Jean-Étienne-Marie Portalis


Jean-Étienne-Marie Portalis was a French jurist and politician in time of the French Revolution and the First Empire. His son, Joseph Marie Portalis, was a diplomat and statesman.

Biography

Early years

Portalis was born at Le Beausset, currently in the Var département of Provence, France to a bourgeois family, and was educated by the Oratorians at their schools in Toulon and Marseille, and then went to the University of Aix. As a student, he published his first two works, Observations sur Émile in 1763 and Des Préjugés in 1764.
In 1765 he became a lawyer at the parlement of Aix-en-Provence, and soon obtained so great a reputation that he was instructed by Étienne François de Choiseul in 1770 to draw up the decree authorizing the marriage of Protestants.

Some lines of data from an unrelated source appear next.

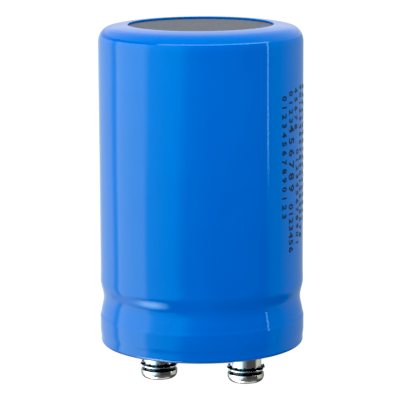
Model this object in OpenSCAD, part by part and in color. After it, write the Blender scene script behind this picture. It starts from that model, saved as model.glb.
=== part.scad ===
// Screw-terminal aluminium electrolytic capacitor, standing on the heads of its two terminal screws.
// Millimetres. The can's axis is Z with the closed end up, and the terminals lie along X.

/* [Can] */
// Outside diameter of the drawn aluminium can
can_d = 50.8; // [44:0.1:64]
// Height of the can, from its rolled rim to its closed end
can_h = 79.4; // [66:0.1:120]
// Wall of the can
can_wall = 0.9; // [0.7:0.05:1.1]
// Thickness of the can's closed end
can_end_t = 1.2; // [0.9:0.05:1.5]
// Outside radius of the corner round the closed end
can_corner_r = 3.2; // [2.5:0.1:4.5]
// Outside radius where the wall turns in to the rolled rim
rim_r = 1.2; // [1.15:0.05:1.5]
// How far the rolled rim reaches in from the can's outside
rim_w = 3.4; // [2.6:0.1:4.2]

/* [Bead] */
// Height of the middle of the pressed bead above the rim
bead_mid_h = 11.05; // [9.5:0.05:16]
// Length of wall that the bead takes up
bead_w = 9.6; // [7:0.1:11]
// Depth of the bead in the can
bead_depth = 1.2; // [0.9:0.05:1.6]

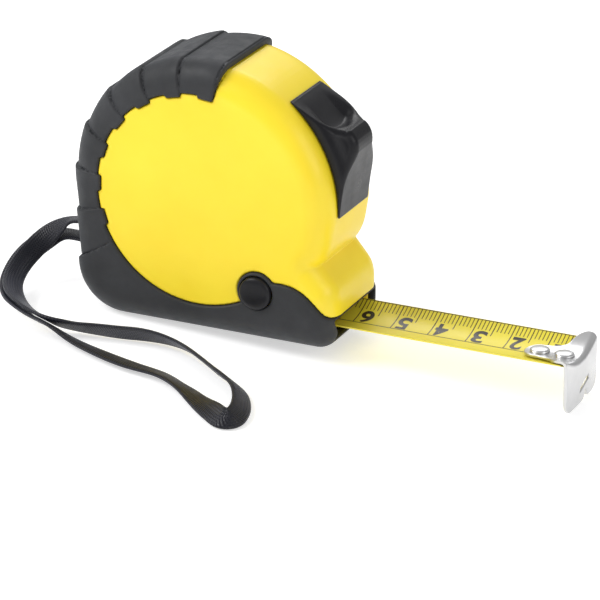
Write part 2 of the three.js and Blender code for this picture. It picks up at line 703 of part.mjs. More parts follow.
const caseGroup = new THREE.Group();
place(caseGroup, "near_shell", nearShell(), YELLOW());
place(caseGroup, "far_shell", farShell(), YELLOW());
place(caseGroup, "near_grip", nearGrip(), RUBBER());
place(caseGroup, "far_grip", farGrip(), RUBBER());
place(caseGroup, "centre_post", centrePost(), INNER_PLASTIC());
CASE_SCREWS.forEach((at, i) => place(caseGroup, `case_screw_${i + 1}`, caseScrew(at), SPRING_STEEL()));
place(caseGroup, "belt_clip", beltClip(), CHROME());
place(caseGroup, "clip_screw", clipScrew(), SPRING_STEEL());
place(caseGroup, "strap_pin", strapPinBody(0), SPRING_STEEL());
place(caseGroup, "wrist_strap", wristStrap(), WEBBING());
place(caseGroup, "button_spring", buttonSpring(), SPRING_STEEL());

const reelGroup = new THREE.Group();
place(reelGroup, "reel_drum", reelDrum(), INNER_PLASTIC());
place(reelGroup, "drum_cover", drumCover(), INNER_PLASTIC());
place(reelGroup, "power_spring", powerSpring(), SPRING_STEEL());
place(reelGroup, "blade_coil", bladeCoil(), TAPE_YELLOW());

const bladeGroup = new THREE.Group();
place(bladeGroup, "blade_strip", bladeStrip(), TAPE_YELLOW());
RIVETS.forEach((x, i) => place(bladeGroup, `hook_rivet_${i + 1}`, hookRivet(x), CHROME()));
place(bladeGroup, "end_hook", endHook(), CHROME());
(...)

From 1778 to 1781, Portalis was one of the four assessors or administrators of Provence.

Revolution

In November 1793, after the First French Republic had been proclaimed, he came to Paris and was thrown into prison for being the brother-in-law of Joseph Jérôme Siméon, the leader of the Federalists in Provence. He was soon released to a maison de santé, where he remained until the fall of Maximilien Robespierre during the Thermidorian Reaction.
On being released he practised as a lawyer in Paris, and, in 1795, he was elected by the capital to the Council of Ancients of the French Directory, becoming a leader of the moderate party opposed to the directory rule. As a leader of the moderates, he was targeted by the coup d'état of 18 Fructidor, but, unlike General Charles Pichegru and François Barbé-Marbois, he managed to escape to Switzerland, then to Holstein, and did not return until after Napoleon Bonaparte established himself as the leader of the new Consulate.

Under Napoleon

Bonaparte made him a conseiller d'état in 1800, and then charged him, with François Denis Tronchet, Félix-Julien-Jean Bigot de Préameneu, and Jacques de Maleville, to draw up the Code Civil. Of this commission he was the most notable member, and many of the most important titles, notably those on marriage and heirship, are his work. He gave a famous speech, "Discours préliminaire au projet de code civil" in which he presented the core principles of the civil code: legal certainty, the notion of "ordre public" and the forbidding of the "arrêt de règlement" which was a characteristic production of the Ancien Régime's judges and was contrary to the idea that only the law prevails.
In 1801 he was placed in charge of the Department of Religion or Public Worship, and in that capacity had the chief share in drawing up the provisions of the Concordat of 1801. In 1803 he became a member of the Académie française, in 1804 Minister of Public Worship, and in 1805 a Chevalier Grand-Croix de la Légion d'honneur. He soon after became totally blind, and, after an operation, he died at Paris.